Using the data beneath this instruction, retype only the lines from the one that contains "for pad_unit in" down to the one that contains "from __future__ import annotations", both included, exactly as they appear.

===============

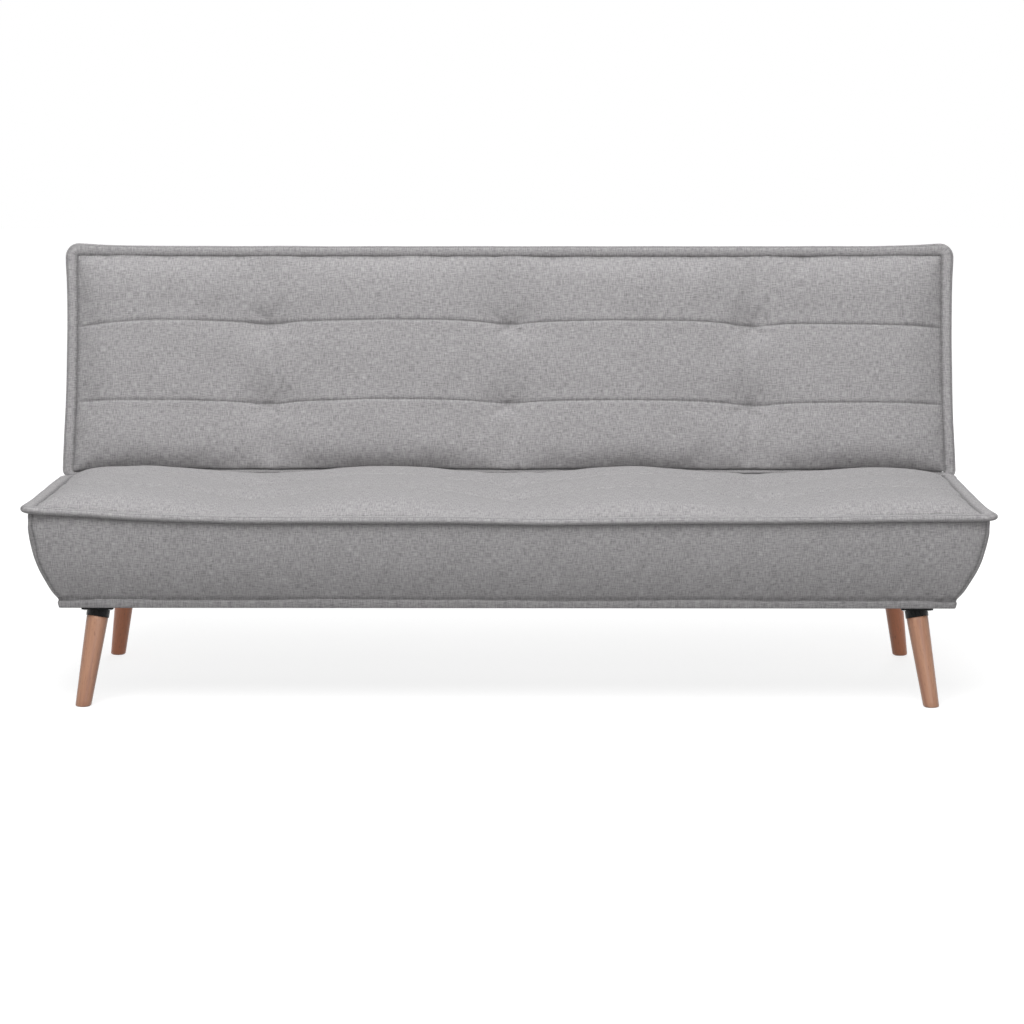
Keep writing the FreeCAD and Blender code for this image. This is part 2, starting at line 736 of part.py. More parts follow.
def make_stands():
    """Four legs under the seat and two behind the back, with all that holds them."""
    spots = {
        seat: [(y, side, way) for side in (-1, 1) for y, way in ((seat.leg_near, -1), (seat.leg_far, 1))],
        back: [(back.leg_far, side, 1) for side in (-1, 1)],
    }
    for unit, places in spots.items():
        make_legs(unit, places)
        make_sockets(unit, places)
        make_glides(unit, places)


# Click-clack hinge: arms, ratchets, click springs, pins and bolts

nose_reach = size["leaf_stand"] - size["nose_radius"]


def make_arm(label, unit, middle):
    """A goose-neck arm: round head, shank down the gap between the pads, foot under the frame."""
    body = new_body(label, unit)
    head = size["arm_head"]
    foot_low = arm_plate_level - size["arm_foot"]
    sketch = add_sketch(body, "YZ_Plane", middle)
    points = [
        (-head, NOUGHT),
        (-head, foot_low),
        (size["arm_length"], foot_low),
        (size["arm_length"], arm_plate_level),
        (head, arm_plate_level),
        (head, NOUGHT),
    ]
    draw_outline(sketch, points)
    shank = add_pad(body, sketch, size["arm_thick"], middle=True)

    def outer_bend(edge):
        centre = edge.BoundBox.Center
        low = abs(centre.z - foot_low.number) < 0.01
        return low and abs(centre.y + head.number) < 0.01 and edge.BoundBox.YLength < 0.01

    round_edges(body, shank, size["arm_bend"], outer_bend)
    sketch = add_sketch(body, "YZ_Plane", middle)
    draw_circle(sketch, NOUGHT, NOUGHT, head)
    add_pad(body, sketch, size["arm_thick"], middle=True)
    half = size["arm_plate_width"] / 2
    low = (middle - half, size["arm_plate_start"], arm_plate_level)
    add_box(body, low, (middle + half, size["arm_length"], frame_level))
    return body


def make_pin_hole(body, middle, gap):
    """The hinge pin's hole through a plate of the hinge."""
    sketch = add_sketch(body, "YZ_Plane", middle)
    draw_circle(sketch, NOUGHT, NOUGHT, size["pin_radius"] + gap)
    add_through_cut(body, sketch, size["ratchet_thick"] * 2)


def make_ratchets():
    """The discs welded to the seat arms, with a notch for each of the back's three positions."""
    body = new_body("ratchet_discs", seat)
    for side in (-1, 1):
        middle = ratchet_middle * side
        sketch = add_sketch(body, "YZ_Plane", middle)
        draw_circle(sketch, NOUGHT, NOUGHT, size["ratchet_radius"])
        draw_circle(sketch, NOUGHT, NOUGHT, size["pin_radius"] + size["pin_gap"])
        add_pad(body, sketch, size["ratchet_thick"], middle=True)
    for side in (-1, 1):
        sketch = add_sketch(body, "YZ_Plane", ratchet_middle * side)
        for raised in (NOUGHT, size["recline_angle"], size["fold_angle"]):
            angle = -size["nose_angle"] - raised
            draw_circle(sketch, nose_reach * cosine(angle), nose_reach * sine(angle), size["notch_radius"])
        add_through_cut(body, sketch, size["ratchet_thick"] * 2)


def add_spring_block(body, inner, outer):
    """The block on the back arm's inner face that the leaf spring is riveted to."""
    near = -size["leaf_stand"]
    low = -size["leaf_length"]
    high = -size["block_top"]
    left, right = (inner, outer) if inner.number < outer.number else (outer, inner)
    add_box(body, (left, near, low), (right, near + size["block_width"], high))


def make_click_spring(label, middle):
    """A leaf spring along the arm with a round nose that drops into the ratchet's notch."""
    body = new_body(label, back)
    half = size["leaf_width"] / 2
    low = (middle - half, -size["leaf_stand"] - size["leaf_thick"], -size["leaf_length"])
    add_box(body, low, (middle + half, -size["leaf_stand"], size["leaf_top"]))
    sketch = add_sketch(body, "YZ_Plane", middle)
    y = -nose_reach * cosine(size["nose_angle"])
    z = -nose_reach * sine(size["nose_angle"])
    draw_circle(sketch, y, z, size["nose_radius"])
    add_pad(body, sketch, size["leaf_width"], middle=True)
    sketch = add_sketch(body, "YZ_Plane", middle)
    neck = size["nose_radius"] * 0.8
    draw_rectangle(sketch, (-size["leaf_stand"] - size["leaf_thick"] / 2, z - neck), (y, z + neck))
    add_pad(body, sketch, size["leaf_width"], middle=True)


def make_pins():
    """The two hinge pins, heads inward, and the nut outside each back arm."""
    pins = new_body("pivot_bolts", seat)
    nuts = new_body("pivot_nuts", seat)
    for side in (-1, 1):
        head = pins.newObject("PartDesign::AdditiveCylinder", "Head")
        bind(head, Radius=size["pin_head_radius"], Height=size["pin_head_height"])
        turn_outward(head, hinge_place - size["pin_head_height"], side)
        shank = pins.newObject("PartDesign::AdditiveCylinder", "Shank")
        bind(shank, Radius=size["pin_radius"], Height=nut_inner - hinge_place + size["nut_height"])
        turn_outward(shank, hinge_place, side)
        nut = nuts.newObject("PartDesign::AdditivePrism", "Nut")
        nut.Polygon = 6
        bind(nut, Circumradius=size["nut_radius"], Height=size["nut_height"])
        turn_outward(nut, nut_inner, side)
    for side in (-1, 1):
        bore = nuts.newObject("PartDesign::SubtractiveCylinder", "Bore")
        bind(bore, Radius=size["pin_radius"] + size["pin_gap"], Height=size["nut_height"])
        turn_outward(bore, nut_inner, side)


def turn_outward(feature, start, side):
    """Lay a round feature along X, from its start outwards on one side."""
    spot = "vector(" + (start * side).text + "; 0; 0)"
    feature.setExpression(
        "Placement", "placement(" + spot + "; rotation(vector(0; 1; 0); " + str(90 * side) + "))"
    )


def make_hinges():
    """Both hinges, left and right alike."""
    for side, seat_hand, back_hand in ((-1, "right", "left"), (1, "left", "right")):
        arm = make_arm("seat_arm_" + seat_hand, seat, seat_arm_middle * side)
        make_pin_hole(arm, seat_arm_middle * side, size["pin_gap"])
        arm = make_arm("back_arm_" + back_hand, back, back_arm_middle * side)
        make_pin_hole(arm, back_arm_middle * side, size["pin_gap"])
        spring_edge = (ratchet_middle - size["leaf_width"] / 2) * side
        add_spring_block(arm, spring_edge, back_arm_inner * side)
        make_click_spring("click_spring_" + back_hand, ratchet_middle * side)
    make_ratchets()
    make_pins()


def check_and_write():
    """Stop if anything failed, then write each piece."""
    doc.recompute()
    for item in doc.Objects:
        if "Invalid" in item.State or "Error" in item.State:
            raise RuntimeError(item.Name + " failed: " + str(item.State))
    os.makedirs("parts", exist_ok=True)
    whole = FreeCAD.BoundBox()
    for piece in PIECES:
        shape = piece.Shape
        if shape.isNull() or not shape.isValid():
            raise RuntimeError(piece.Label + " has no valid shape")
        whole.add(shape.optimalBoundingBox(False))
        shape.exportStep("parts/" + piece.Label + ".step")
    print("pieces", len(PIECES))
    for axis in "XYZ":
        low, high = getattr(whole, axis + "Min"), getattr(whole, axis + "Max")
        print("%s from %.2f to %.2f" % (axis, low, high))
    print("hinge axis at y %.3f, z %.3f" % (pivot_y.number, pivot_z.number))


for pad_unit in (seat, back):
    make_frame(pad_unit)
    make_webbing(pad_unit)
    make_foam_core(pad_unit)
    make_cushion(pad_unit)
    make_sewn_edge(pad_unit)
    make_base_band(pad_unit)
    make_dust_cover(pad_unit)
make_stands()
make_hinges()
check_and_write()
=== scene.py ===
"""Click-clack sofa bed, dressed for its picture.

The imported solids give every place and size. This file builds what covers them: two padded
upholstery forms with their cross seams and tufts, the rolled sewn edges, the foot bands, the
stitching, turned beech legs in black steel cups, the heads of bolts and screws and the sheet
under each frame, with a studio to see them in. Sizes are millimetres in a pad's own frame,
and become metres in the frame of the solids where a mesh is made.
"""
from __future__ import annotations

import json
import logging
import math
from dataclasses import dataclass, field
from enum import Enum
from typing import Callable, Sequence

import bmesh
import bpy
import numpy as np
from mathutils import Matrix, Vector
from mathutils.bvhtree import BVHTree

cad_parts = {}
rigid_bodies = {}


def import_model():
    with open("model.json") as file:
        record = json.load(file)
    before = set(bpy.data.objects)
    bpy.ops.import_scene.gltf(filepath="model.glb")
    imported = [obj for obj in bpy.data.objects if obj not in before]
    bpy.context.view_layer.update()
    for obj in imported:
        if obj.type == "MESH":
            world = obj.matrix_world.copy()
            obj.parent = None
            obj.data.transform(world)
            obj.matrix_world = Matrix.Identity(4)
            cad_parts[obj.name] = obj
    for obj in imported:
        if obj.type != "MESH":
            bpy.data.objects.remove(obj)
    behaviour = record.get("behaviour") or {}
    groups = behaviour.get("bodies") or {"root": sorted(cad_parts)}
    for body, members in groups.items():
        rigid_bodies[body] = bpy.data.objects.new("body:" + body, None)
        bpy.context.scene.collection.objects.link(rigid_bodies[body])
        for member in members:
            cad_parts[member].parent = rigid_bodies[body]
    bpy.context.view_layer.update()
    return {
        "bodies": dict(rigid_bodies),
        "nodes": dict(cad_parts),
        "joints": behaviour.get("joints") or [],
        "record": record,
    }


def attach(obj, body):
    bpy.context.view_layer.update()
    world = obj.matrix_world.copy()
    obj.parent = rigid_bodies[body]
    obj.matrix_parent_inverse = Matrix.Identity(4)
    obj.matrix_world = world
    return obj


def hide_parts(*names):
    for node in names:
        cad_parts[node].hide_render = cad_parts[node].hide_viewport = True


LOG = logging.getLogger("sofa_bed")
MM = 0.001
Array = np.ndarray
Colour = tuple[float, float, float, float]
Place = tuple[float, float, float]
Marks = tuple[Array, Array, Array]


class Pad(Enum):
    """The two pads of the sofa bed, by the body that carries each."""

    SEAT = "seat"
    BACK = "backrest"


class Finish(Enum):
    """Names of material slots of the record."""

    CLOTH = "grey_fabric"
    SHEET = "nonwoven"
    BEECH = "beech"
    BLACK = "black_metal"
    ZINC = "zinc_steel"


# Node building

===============

Exercise output:
for pad_unit in (seat, back):
    make_frame(pad_unit)
    make_webbing(pad_unit)
    make_foam_core(pad_unit)
    make_cushion(pad_unit)
    make_sewn_edge(pad_unit)
    make_base_band(pad_unit)
    make_dust_cover(pad_unit)
make_stands()
make_hinges()
check_and_write()
=== scene.py ===
"""Click-clack sofa bed, dressed for its picture.

The imported solids give every place and size. This file builds what covers them: two padded
upholstery forms with their cross seams and tufts, the rolled sewn edges, the foot bands, the
stitching, turned beech legs in black steel cups, the heads of bolts and screws and the sheet
under each frame, with a studio to see them in. Sizes are millimetres in a pad's own frame,
and become metres in the frame of the solids where a mesh is made.
"""
from __future__ import annotations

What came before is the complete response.